There has never been another pitcher with the distinct talents of Rivera and there aren't enough people with the gentlemanly traits of Rivera. As the 43-year old Rivera leaned against a cinderblock wall near the visiting clubhouse at CitiField, he grew emotional while discussing how both teams delayed the All-Star Game to stand and cheer for him.
"They almost made me cry," Rivera said. "Almost. It was close. It has been tremendous. I was telling them I hope this night doesn't end."
If Rivera kept talking about the night, the night where he came in to pitch a scoreless eighth inning for the American League, maybe he thought it wouldn't end.
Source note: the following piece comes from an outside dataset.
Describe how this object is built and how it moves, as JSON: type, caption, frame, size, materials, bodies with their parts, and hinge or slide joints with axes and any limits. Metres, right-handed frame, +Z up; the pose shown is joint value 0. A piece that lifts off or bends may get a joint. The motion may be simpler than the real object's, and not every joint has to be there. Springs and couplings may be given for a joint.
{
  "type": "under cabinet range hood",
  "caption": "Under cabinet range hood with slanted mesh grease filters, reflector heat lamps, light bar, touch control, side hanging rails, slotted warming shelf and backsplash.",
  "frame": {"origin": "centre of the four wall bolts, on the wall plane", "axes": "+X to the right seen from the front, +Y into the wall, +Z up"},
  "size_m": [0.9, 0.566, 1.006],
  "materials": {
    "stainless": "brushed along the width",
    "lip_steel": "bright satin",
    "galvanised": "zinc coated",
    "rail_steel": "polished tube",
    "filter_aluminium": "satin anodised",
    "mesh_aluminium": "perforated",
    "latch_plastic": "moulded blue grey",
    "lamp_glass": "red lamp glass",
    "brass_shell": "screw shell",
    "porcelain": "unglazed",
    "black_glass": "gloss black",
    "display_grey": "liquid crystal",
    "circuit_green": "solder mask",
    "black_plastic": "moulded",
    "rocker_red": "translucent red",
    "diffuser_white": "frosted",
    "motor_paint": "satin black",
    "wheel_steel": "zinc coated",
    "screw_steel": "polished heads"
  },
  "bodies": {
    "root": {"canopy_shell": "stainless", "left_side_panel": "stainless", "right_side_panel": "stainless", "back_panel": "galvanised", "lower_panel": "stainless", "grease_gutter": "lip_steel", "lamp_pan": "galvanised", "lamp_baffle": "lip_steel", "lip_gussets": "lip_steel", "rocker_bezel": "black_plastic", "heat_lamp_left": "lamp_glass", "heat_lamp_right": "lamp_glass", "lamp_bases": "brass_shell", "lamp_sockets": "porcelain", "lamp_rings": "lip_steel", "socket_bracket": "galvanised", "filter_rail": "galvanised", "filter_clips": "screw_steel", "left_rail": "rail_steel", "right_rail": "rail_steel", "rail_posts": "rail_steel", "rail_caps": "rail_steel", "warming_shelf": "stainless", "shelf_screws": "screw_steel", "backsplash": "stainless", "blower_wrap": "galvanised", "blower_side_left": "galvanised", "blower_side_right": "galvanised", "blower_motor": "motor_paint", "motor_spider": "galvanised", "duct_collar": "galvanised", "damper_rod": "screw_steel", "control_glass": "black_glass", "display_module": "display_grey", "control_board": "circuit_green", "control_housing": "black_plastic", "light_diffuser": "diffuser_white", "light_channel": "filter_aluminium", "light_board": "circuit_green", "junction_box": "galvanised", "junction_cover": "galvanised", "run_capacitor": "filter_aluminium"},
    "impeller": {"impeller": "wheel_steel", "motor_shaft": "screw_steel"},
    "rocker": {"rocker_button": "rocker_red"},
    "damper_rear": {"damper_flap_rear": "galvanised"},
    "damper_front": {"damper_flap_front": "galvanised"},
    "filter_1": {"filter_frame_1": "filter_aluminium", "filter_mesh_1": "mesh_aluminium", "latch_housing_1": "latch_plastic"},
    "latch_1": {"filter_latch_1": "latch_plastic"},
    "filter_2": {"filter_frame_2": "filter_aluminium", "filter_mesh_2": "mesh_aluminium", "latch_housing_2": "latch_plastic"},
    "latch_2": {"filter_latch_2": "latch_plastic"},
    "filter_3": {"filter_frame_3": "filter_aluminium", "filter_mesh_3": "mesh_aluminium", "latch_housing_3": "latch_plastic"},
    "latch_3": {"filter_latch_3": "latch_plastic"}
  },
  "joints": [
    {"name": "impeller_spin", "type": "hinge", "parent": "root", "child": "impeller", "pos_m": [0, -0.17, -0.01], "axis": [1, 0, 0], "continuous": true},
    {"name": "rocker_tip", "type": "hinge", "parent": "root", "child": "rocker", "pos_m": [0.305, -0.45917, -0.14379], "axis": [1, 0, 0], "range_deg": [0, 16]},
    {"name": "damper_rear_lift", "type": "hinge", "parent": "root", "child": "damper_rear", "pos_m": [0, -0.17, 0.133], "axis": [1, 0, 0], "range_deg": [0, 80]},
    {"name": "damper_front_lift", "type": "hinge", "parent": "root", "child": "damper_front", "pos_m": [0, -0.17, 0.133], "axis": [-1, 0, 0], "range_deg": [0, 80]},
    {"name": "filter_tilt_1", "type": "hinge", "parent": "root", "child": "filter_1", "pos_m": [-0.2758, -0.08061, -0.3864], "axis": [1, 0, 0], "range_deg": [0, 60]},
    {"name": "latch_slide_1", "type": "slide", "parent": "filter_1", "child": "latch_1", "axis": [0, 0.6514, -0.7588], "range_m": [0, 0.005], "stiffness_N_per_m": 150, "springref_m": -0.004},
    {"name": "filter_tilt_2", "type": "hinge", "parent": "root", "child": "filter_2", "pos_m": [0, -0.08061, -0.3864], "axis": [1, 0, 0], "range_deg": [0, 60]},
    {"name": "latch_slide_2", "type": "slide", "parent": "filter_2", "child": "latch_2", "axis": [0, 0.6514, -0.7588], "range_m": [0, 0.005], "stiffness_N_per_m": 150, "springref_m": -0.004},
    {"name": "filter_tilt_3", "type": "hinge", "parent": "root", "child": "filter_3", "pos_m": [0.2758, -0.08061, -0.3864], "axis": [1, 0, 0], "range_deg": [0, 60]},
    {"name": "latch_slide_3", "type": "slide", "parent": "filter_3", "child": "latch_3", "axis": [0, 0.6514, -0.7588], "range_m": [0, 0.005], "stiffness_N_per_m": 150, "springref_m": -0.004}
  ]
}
So, following a press conference, Rivera kept talking. He recalled how he trotted in from the bullpen, got to his usual place of work on the mound and then realized he was alone on a baseball island.
In one of the coolest, classiest displays I've ever seen, the other All-Stars treated Rivera like the ultimate All-Star. As Rivera pitches in his final season, his peers reminded the cool, classy closer about how much he has meant to baseball. He removed his cap and waved it to both dugouts. His eyes were moist.
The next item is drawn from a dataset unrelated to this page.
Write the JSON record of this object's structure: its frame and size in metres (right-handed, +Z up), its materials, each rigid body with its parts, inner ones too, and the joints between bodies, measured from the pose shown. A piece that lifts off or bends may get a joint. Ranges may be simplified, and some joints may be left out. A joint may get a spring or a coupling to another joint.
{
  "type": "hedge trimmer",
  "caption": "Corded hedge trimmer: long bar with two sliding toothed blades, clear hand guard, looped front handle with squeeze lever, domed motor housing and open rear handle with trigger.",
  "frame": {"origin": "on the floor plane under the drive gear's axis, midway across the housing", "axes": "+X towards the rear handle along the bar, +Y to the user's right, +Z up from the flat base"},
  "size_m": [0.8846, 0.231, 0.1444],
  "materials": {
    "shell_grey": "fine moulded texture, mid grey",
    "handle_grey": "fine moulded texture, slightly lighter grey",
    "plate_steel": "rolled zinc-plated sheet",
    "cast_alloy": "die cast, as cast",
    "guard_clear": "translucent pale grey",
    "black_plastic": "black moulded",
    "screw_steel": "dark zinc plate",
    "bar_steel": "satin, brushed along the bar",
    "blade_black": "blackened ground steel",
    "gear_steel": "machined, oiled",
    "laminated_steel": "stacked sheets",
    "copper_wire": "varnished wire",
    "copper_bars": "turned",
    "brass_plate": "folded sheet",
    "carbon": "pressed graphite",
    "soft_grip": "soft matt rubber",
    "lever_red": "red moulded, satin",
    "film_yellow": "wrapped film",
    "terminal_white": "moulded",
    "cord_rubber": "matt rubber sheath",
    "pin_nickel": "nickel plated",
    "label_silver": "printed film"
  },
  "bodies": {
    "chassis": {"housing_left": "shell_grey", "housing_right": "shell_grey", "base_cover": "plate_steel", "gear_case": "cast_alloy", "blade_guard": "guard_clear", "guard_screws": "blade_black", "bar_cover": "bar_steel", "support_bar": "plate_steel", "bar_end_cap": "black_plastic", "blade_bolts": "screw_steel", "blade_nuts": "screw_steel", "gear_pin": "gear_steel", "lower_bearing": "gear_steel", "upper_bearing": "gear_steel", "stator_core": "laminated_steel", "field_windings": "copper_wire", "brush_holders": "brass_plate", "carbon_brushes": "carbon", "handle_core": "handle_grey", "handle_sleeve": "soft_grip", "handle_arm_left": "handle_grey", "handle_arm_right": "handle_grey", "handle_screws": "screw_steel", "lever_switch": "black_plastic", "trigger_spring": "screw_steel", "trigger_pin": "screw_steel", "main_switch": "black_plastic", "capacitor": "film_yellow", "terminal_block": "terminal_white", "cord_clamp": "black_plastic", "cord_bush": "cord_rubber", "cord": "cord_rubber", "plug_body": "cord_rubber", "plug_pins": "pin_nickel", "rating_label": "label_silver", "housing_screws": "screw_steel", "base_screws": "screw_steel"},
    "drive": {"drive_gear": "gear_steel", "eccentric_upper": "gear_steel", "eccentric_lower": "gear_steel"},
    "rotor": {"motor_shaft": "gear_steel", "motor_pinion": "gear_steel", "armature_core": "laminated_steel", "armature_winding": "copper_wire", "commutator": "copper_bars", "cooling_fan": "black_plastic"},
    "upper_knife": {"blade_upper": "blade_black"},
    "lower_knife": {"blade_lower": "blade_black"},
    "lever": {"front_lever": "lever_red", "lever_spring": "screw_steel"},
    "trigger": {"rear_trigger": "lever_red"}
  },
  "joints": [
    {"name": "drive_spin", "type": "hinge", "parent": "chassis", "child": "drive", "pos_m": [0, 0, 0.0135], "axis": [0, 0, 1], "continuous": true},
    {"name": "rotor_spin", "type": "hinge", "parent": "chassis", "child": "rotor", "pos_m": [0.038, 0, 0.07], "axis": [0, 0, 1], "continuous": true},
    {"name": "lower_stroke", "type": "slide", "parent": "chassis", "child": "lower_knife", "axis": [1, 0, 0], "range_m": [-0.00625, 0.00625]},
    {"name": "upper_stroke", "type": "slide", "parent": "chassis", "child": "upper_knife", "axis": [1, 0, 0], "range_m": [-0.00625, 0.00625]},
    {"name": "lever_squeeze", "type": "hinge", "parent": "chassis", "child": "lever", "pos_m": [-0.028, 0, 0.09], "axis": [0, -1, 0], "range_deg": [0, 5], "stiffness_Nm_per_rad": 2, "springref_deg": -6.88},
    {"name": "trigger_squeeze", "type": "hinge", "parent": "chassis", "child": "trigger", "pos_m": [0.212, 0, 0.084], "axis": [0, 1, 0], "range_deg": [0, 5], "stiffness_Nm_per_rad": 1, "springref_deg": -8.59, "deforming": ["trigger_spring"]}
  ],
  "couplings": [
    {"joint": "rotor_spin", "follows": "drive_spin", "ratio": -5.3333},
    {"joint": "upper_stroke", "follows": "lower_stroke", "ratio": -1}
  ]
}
"I got ready to throw and I see, because my face was facing the National League team, and they're all in front of the dugout cheering and applauding me," Rivera said. "Then I looked to my right and I see my teammates and they are doing it also. I'm like, 'Oh, my God.' It's special."
When Rivera recounted that amazing display from the A.L.'s 3-0 victory, he almost began crying again. He shook his head. He collected himself. So I asked him how meaningful it was to have the best players in baseball treat him with such reverence in his final All-Star Game.
"The best players in baseball, all over the world," Rivera repeated. "The best players. I will never forget that moment because all I have done and all I want to do is represent the New York Yankees with dignity and pride and represent baseball and do it well. And to see that from both teams, the cream of the cream, that was priceless. There was no price for that. I was there alone, soaking it in. And I did."
Rivera had a baseball from the game stuffed in his back pocket. He said his family would decide who would get the first opportunity to drive the blue sports car he received for being named the Most Valuable Player. He took out the baseball and held it as if he was holding a cutter. He seemed ready to throw another pitch. He didn't want the memory of this night to end.
"I will keep it," Rivera said, "until the day I die."